For all my scepticism of the outcome, there's no denying the dramatic power of the final scenes especially the Doctor's wrath in the face of this creation of his which has gone oh so bad.  A return to the dangerous figure of the previous series perhaps, one who uses the Daleks as a threat but whereas in season eight you might imagine him actually going through with it, that man has (thankfully) gone.  As Clara says, it would end as soon as he saw the pain of a child.  If nothing else, and the elegance of the writing and understanding of the characters really shines here, it's Clara seeing him again, the man who stood on Christmas for a thousand years, defending the generations in a village looking out from underneath those eye brows.  Not that I'm not unconvinced we'll have some major coup in the final two episodes and David, Matt or even Paul aren't going to return for the final big push.

All of which said, we are at the start of the three episode finale arc, the U in SOD U LOTT if you will, so actually how well this works won’t really be revealed until the beginning of December.
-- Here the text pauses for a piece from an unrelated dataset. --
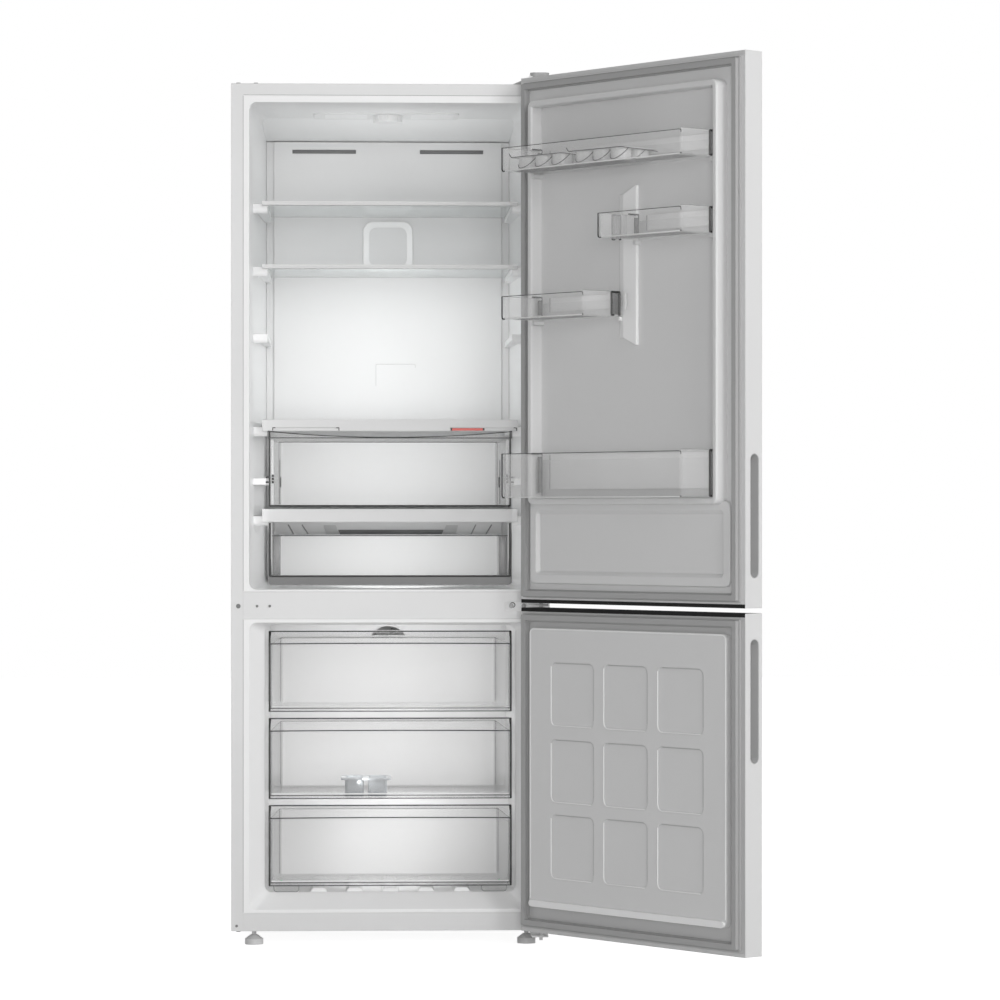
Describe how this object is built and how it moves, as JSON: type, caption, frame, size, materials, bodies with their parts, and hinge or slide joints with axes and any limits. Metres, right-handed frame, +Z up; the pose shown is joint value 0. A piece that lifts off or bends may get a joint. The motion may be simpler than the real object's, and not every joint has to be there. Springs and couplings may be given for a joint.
{
  "type": "bottom freezer refrigerator",
  "caption": "Upright refrigerator over a freezer, doors hinged on the right and open, glass shelves, clear drawers, door bins and levelling feet.",
  "frame": {"origin": "on the floor, under the middle of the footprint of the open refrigerator (doors open 128.4 degrees, drawers in); the middle of the cabinet's front face is 204.5 mm to -X and 10.1 mm to +Y of it", "axes": "+X to the right of a person who stands in front of the cabinet, +Y from the front to the back, +Z up"},
  "size_m": [1.1069, 1.229, 1.911],
  "materials": {
    "body_paint": "satin light grey-white enamel on sheet",
    "back_sheet": "plain coated sheet",
    "base_sheet": "plain zinc-coated sheet",
    "liner_white": "smooth formed polystyrene, soft gloss",
    "fitting_white": "moulded, soft gloss",
    "door_liner": "smooth formed polystyrene, soft gloss",
    "insulation": "rigid foam, hidden",
    "seal_grey": "soft matt seal",
    "cap_black": "moulded, matt",
    "grip_grey": "moulded, matt",
    "clear_bin": "transparent, polished",
    "clear_drawer": "transparent, lightly frosted",
    "egg_tray_clear": "transparent, polished",
    "shelf_glass": "polished safety glass",
    "drawer_dark": "moulded, soft gloss",
    "lens": "diffusing",
    "dial_white": "moulded, soft gloss",
    "slider_red": "moulded, soft gloss",
    "hinge_metal": "painted steel plate",
    "hinge_cover": "moulded, matt",
    "screw_steel": "bright zinc",
    "plug_plastic": "moulded, matt",
    "foot_plastic": "moulded, matt",
    "roller_plastic": "moulded, matt",
    "coil_alu": "mill finish",
    "motor_black": "moulded, matt",
    "fan_grey": "moulded, matt",
    "compressor_black": "black painted shell",
    "condenser_black": "black painted tube",
    "tray_black": "moulded, matt",
    "ice_tray_blue": "translucent, smooth"
  },
  "bodies": {
    "cabinet": {"outer_wrap": "body_paint", "back_plate": "back_sheet", "base_frame": "base_sheet", "cabinet_foam": "insulation", "fridge_liner": "liner_white", "freezer_liner": "liner_white", "front_rails": "body_paint", "top_hinge": "hinge_metal", "top_hinge_cover": "hinge_cover", "mid_hinge": "hinge_metal", "bottom_hinge": "hinge_metal", "hinge_screws": "screw_steel", "blanking_plugs": "plug_plastic", "fridge_back_panel": "fitting_white", "fan_cover": "fitting_white", "ceiling_housing": "fitting_white", "lamp_lens": "lens", "shelf_glasses": "shelf_glass", "shelf_trims": "fitting_white", "cover_glasses": "shelf_glass", "chill_cover_frame": "fitting_white", "crisper_cover_frame": "fitting_white", "drawer_runners": "fitting_white", "freezer_back_cover": "fitting_white", "evaporator": "coil_alu", "fan_motor": "motor_black", "compressor": "compressor_black", "condenser_coil": "condenser_black", "evaporation_tray": "tray_black", "control_box": "tray_black"},
    "upper_door": {"upper_door_skin": "body_paint", "upper_door_caps": "cap_black", "upper_door_liner": "door_liner", "upper_door_foam": "insulation", "upper_door_gasket": "seal_grey", "upper_door_grip": "grip_grey"},
    "lower_door": {"lower_door_skin": "body_paint", "lower_door_caps": "cap_black", "lower_door_liner": "door_liner", "lower_door_foam": "insulation", "lower_door_gasket": "seal_grey", "lower_door_grip": "grip_grey"},
    "chill_drawer": {"chill_drawer": "clear_drawer"},
    "crisper_drawer": {"crisper_drawer": "clear_drawer", "crisper_front": "drawer_dark"},
    "top_freezer_drawer": {"top_freezer_drawer": "clear_drawer"},
    "middle_freezer_drawer": {"middle_freezer_drawer": "clear_drawer"},
    "bottom_freezer_drawer": {"bottom_freezer_drawer": "clear_drawer"},
    "ice_tray": {"ice_tray": "ice_tray_blue"},
    "humidity_slider": {"humidity_slider": "slider_red"},
    "temperature_dial": {"temperature_dial": "dial_white"},
    "left_foot": {"left_foot": "foot_plastic"},
    "right_foot": {"right_foot": "foot_plastic"},
    "rear_rollers": {"rear_rollers": "roller_plastic"},
    "evaporator_fan": {"evaporator_fan": "fan_grey"},
    "top_bin": {"top_bin": "clear_bin"},
    "egg_trays": {"egg_trays": "egg_tray_clear"},
    "upper_half_bin": {"upper_half_bin": "clear_bin"},
    "lower_half_bin": {"lower_half_bin": "clear_bin"},
    "bottom_bin": {"bottom_bin": "clear_bin"}
  },
  "joints": [
    {"name": "upper_door_swing", "type": "hinge", "parent": "cabinet", "child": "upper_door", "pos_m": [0.12382, -0.04379, 1.325], "axis": [0, 0, 1], "range_deg": [-128.4, 6.6]},
    {"name": "lower_door_swing", "type": "hinge", "parent": "cabinet", "child": "lower_door", "pos_m": [0.12382, -0.04379, 0.39], "axis": [0, 0, 1], "range_deg": [-128.4, 6.6]},
    {"name": "chill_drawer_slide", "type": "slide", "parent": "cabinet", "child": "chill_drawer", "axis": [0, -1, 0], "range_m": [0, 0.24]},
    {"name": "crisper_drawer_slide", "type": "slide", "parent": "cabinet", "child": "crisper_drawer", "axis": [0, -1, 0], "range_m": [0, 0.28]},
    {"name": "top_freezer_drawer_slide", "type": "slide", "parent": "cabinet", "child": "top_freezer_drawer", "axis": [0, -1, 0], "range_m": [0, 0.3]},
    {"name": "middle_freezer_drawer_slide", "type": "slide", "parent": "cabinet", "child": "middle_freezer_drawer", "axis": [0, -1, 0], "range_m": [0, 0.3]},
    {"name": "bottom_freezer_drawer_slide", "type": "slide", "parent": "cabinet", "child": "bottom_freezer_drawer", "axis": [0, -1, 0], "range_m": [0, 0.2]},
    {"name": "humidity_slider_slide", "type": "slide", "parent": "cabinet", "child": "humidity_slider", "axis": [1, 0, 0], "range_m": [0, 0.03]},
    {"name": "temperature_dial_turn", "type": "hinge", "parent": "cabinet", "child": "temperature_dial", "pos_m": [-0.20748, 0.26111, 1.84], "axis": [0, 0, 1], "range_deg": [-135, 135]},
    {"name": "left_foot_turn", "type": "hinge", "parent": "cabinet", "child": "left_foot", "pos_m": [-0.50448, 0.04011, 0.02], "axis": [0, 0, 1], "continuous": true},
    {"name": "right_foot_turn", "type": "hinge", "parent": "cabinet", "child": "right_foot", "pos_m": [0.09552, 0.04011, 0.02], "axis": [0, 0, 1], "continuous": true},
    {"name": "rear_rollers_turn", "type": "hinge", "parent": "cabinet", "child": "rear_rollers", "pos_m": [-0.20448, 0.58011, 0.014], "axis": [1, 0, 0], "continuous": true},
    {"name": "evaporator_fan_turn", "type": "hinge", "parent": "cabinet", "child": "evaporator_fan", "pos_m": [-0.20448, 0.49511, 0.64], "axis": [0, 1, 0], "continuous": true},
    {"name": "top_bin_lift", "type": "slide", "parent": "upper_door", "child": "top_bin", "axis": [0, 0, 1], "range_m": [0, 0.03]},
    {"name": "egg_trays_lift", "type": "slide", "parent": "top_bin", "child": "egg_trays", "axis": [0, 0, 1], "range_m": [0, 0.04]},
    {"name": "upper_half_bin_lift", "type": "slide", "parent": "upper_door", "child": "upper_half_bin", "axis": [0, 0, 1], "range_m": [0, 0.03]},
    {"name": "lower_half_bin_lift", "type": "slide", "parent": "upper_door", "child": "lower_half_bin", "axis": [0, 0, 1], "range_m": [0, 0.03]},
    {"name": "bottom_bin_lift", "type": "slide", "parent": "upper_door", "child": "bottom_bin", "axis": [0, 0, 1], "range_m": [0, 0.03]},
    {"name": "ice_tray_lift", "type": "slide", "parent": "middle_freezer_drawer", "child": "ice_tray", "axis": [0, 0, 1], "range_m": [0, 0.06]}
  ]
}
The manic ratings desperation of the BBC PR synopses pretty much says what Doctor’s journey will from now onwards and who’s apparently been in touch with Me, or Mayor Me and asked for her aid in capturing the Doctor, all of which makes sense dramatically and Chekhov would be pleased with. If Face The Raven underscores anything so far, it’s how strong this series has been and how even if it’s not always been brilliant, it’s ideas never entirely in focus, it’s not been anything less than entertaining and something to look forward too. Which is pretty much what it should be. Really.